The video I forwarded to you denies the surf’s existence. And yet, a denial is a form of acknowledgement. To deny something is to recognize it’s possibility. It’s as if to say; “Why ISN’T there surf? -A question just as important.
The search for surf beyond our blue planet has already begun.
And it is colder. It is lonelier. It’s beauty, inconceivable.
And it is waiting to be ridden.
Thank you Steve.
Love,
Stig

Not Talking About a Non-Secret Surf Spot

“You don’t even know,” Stephen said. “You wouldn’t believe how… good… double-overheaddddd…”

The cell phone connection, these being cosmic and pure, only made scratchy and difficult by the devices, modern versions of the tin can and string, wasn’t good*. I was in my work van, cruising south on Surf Route 101. I had made three phone calls to Stephen, left one message, left the other two before I would have had to. “Missed” calls.  Steve was, evidently, on a break, just outside of the kitchen at a restaurant at Fort Warden.

I should have pulled over, but it was dark. I just wanted a report. I had heard he and his friend Stig, over in Washington State from the Aloha State, big wave charger, had surfed a legendary spot on the northern coast. **

“Wait,” I said. What?” I asked. “I mean, what did you say?”

“I said you can never go there with me. Look, Erwin; I have to go. My life’s… it was; just take my word for it. I can’t even… Soooo unbelievable.”

“Wait, Steve, Stephen… you mean you surfed there and survived, but… I mean, I’d drown?”

“I just can’t be responsible. I’ll… I’ll send you some photos.”

realsurfersSECRET

Okay, it was either a challenge or a statement (I’ll say ‘statement’ rather than ‘put-down’)  that I was not up to the task. That may be true. Setting aside my age, I haven’t taken a lot of time to explore the wild coastline, take the logging roads, walk paths along bluffs and cliffs, but I do know there are several (there just have to be) spots where, on some particular swells, under some conditions, waves follow the rugged points, peel into log-jammed beaches.

And, Stephen had sent me some photos from an earlier trip; a shot of a random, unnamed and probably-never-surfed slab, which I posted on this site, and a photo of the spot he and Stig had so recently ridden, taken from a high cliff; spooky, congested inshore on a rocky ledge, and scary-if-enticing lines peeling to a certain closeout section. I didn’t post it, on Stephen’s quite-adamant insistence. He and the surfer with him on that quest, and others they met on site, also declined the opportunity.

Stephen did send photos from this session, when he and Stig got there before the south Devil wind came up, chop blowing into the wash-throughs, the sneaker sets hitting unknown outside reefs. From the beach, from the photos, it looked, to me… possible.
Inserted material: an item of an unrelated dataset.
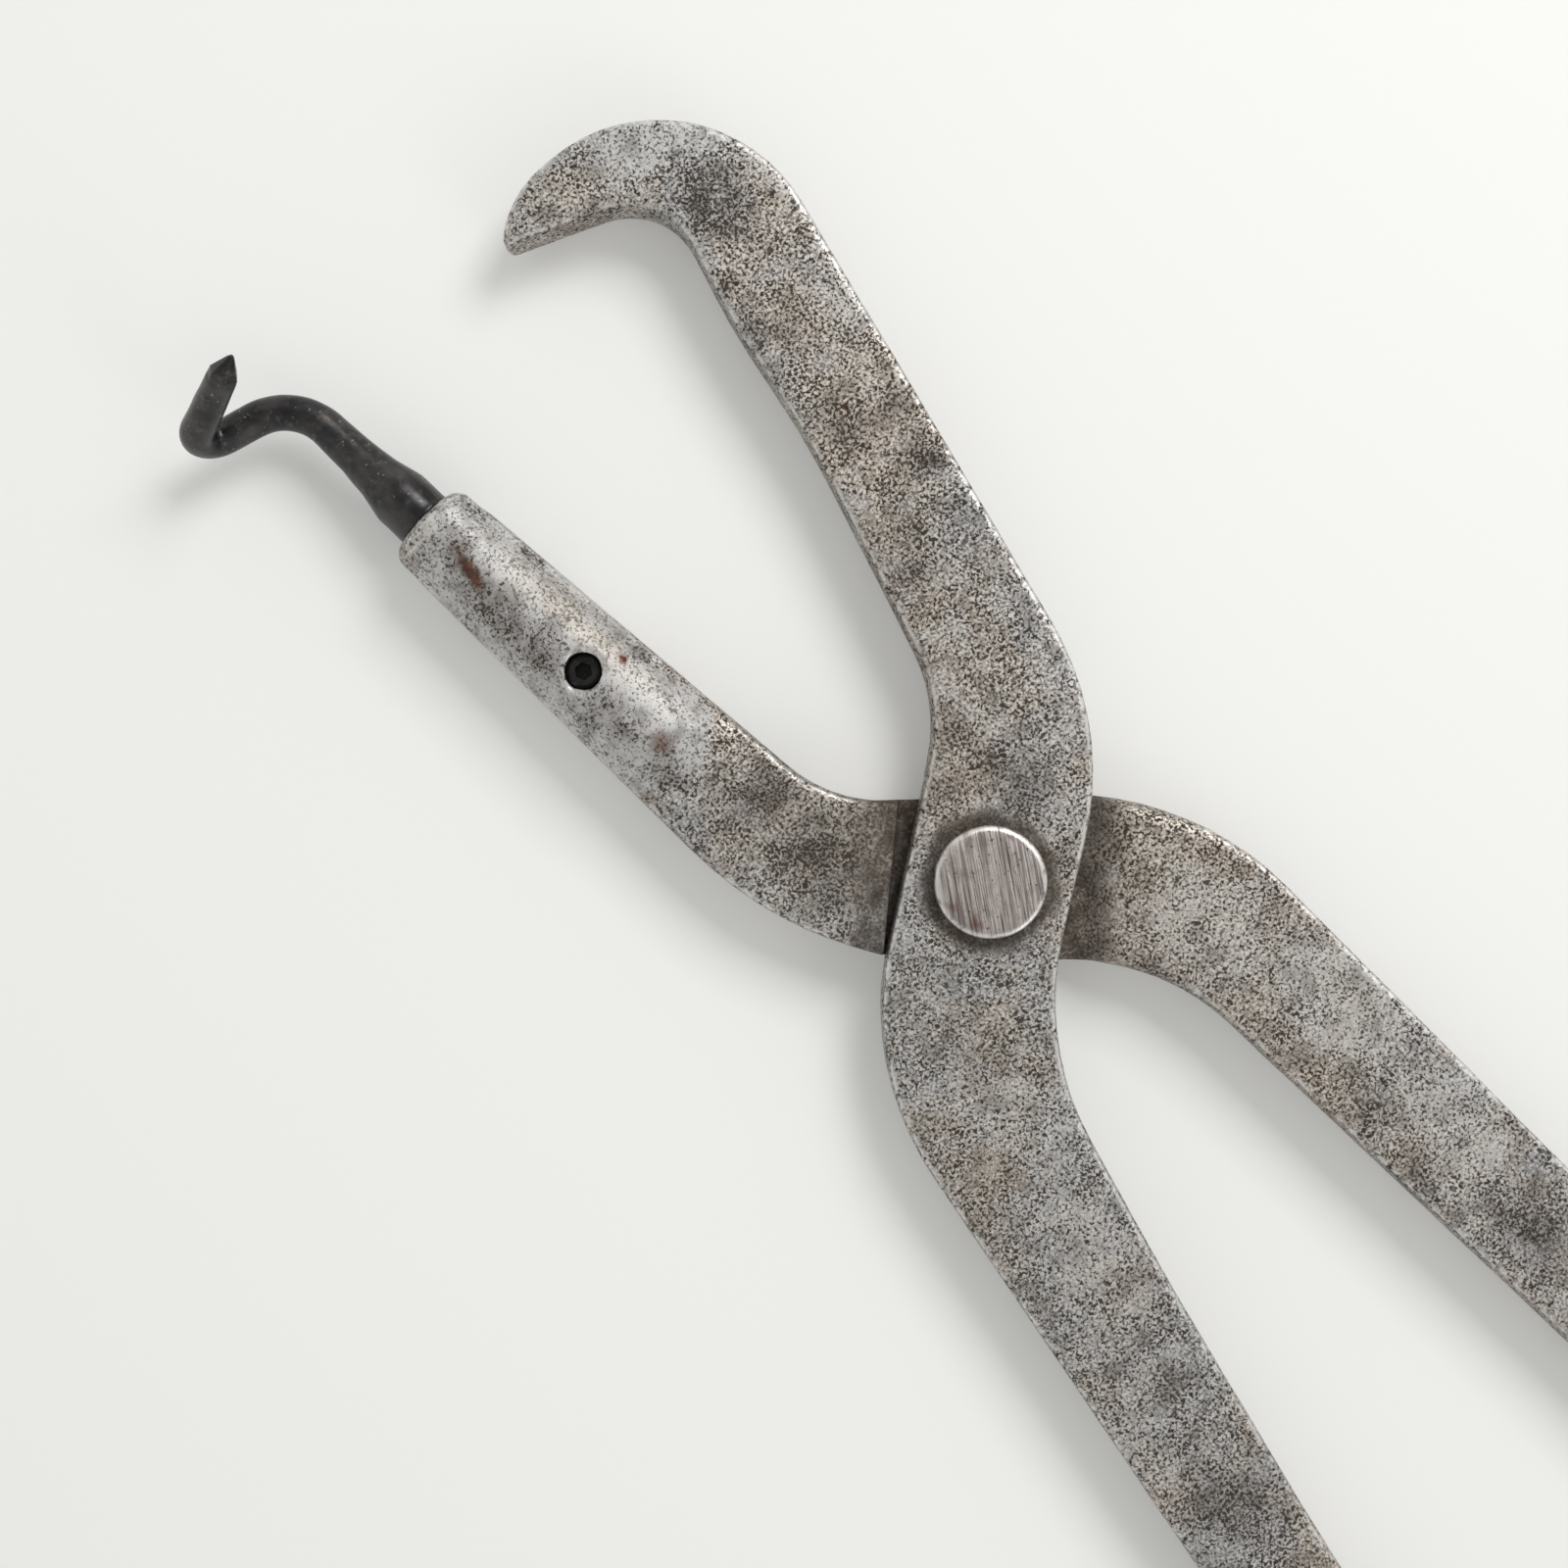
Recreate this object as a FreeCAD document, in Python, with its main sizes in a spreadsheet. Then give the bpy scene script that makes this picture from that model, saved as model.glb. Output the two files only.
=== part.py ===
import FreeCAD, Part
import math
import os

import Sketcher

# Brake spring pliers, in millimetres. Two forged levers cross in a half-lap joint on one rivet. One
# lever ends in a flat claw. The other ends in a round socket that holds a removable hook, which a
# set screw locks. +Z is up, +Y runs from the handles to the jaws, and the origin is where the pivot
# axis meets the bench. The jaws are open, with the claw lever against its open stop.

SIZES = [
    # levers, side view
    ("lever_middle", 6.0, "height of the parting plane of both levers"),
    ("lever_thickness", 7.2, "thickness of both levers"),
    ("worn_edge", 0.8, "rounding along every lever edge"),
    ("handle_bend_start", -75.0, "Y where the handles start to bend down"),
    ("handle_bend_radius", 5400.0, "radius of that bend, at the top face"),
    ("front_clear", 125.0, "Y in front of both levers"),
    ("back_clear", -245.0, "Y behind both levers"),
    ("cut_margin", 1.0, "how far a cut starts outside the metal"),
    ("through_cut", 60.0, "length of a cut that goes right through"),
    # lap joint
    ("lap_gap", 0.1, "free play between the two lap faces"),
    ("lap_angle", 44.5, "angle of the milled lap channel from +X"),
    ("lap_wall", 12.1, "pivot to the stop wall, on the jaw side"),
    ("lap_floor", 12.4, "pivot to the end of the flat floor, on the handle side"),
    ("lap_runout", 15.6, "pivot to the top of the run-out ramp"),
    # rivet
    ("rivet_height", 12.0, "bench to the top of the rivet head"),
    ("rivet_head_radius", 7.1, "nine-sixteenths inch head"),
    ("rivet_head_bevel", 0.4, "bevel round the ground head"),
    ("rivet_shank_radius", 4.76, "three-eighths inch shank"),
    ("rivet_tail_flat_radius", 5.0, "flat at the middle of the peened tail"),
    ("rivet_tail_radius", 6.7, "outside of the peened tail"),
    ("rivet_tail_edge", 1.2, "bench to the widest part of the peened tail"),
    ("rivet_play", 0.05, "running clearance of the claw lever on the rivet"),
    # socket
    ("mouth_x", -25.1, "middle of the socket mouth"),
    ("mouth_y", 80.2, "middle of the socket mouth"),
    ("socket_height", 6.6, "height of the socket axis"),
    ("socket_angle", 6.7, "socket axis from +Y, towards the hook side"),
    ("mouth_radius", 6.05, "outside of the socket at its mouth"),
    ("mouth_bevel", 1.1, "bevel round the mouth"),
    ("barrel_radius", 6.6, "outside of the socket at its thickest"),
    ("barrel_full", 30.0, "mouth to where the barrel is thickest"),
    ("barrel_end", 41.0, "mouth to where the barrel starts to run out"),
    ("barrel_runout", 60.0, "mouth to the buried end of the barrel"),
    ("runout_radius", 1.65, "radius of that buried end"),
    ("bore_radius", 4.0, "socket bore"),
    ("bore_depth", 40.0, "depth of the bore, without its drill point"),
    ("drill_point", 2.4, "length of the drill point"),
    # set screw
    ("screw_distance", 28.0, "mouth to the set screw"),
    ("screw_radius", 2.085, "number eight set screw"),
    ("screw_play", 0.05, "clearance of the screw in its hole"),
    ("screw_length", 3.175, "eighth of an inch"),
    ("screw_rim", 0.35, "bevel round the screw's top"),
    ("hex_width", 1.984, "five sixty-fourths inch hexagon socket, across flats"),
    ("hex_depth", 1.9, "depth of the hexagon socket"),
    # hook
    ("shank_radius", 3.95, "five-sixteenths inch shank"),
    ("shank_depth", 37.0, "shank length inside the socket"),
    ("shank_shoulder", 5.4, "shank length outside the socket"),
    ("shank_flat", 1.5, "depth of the flat under the set screw"),
    ("flat_gap", 0.08, "free play between the flat and the screw"),
    ("flare_radius", 3.7, "wire at the shoulder, just inside the shank's edge"),
    ("flare_length", 5.0, "length of the flare in front of the shoulder"),
    ("flare_end_radius", 2.85, "wire at the end of the flare"),
    ("neck_reach", 22.6, "mouth to the corner of the neck's bend"),
    ("neck_round", 8.1, "radius of the neck's bend"),
    ("neck_wire", 2.4, "wire through the neck's bend"),
    ("return_x", -43.0, "corner where the hook turns back and up"),
    ("return_y", 106.1, "corner where the hook turns back and up"),
    ("return_round", 2.8, "radius of that bend"),
    ("return_wire", 2.05, "wire through that bend"),
    ("tip_x", -29.4, "end of the hook's point"),
    ("tip_y", 107.2, "end of the hook's point"),
    ("tip_height", 22.0, "height of the end of the hook's point"),
    ("point_radius", 1.75, "wire where it meets the hook's point"),
    ("spear_radius", 1.95, "widest part of the hook's point"),
    ("spear_length", 3.4, "length of the hook's point"),
    ("spear_end", 0.3, "radius left at the very end of the point"),
]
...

But, you won’t see those photos here.

Oh, the photo above is of somewhere, somewhere else, borrowed from nwframeofmind. *Someone told me the cosmic string theory. I just said, “Uh huh.” **I actually saw super 8 movies of this very spot over thirty years ago. When I said, “It looks like Swamis,” I was booed, corrected, and, most tellingly, not invited to the next private surf movie night.

Probably my second thought on hearing the challenge/realistic assessment from my friend, was that it would make a great short story; old(er) guy takes on surf spot, does or doesn’t get a few great rides, does or doesn’t drown. Really, my biggest fear is getting back up those cliffs after, after what? Meanwhile, Stephen is working on his own surf-centric story that he will, he says, allow me to publish to the pure dark cosmic internet.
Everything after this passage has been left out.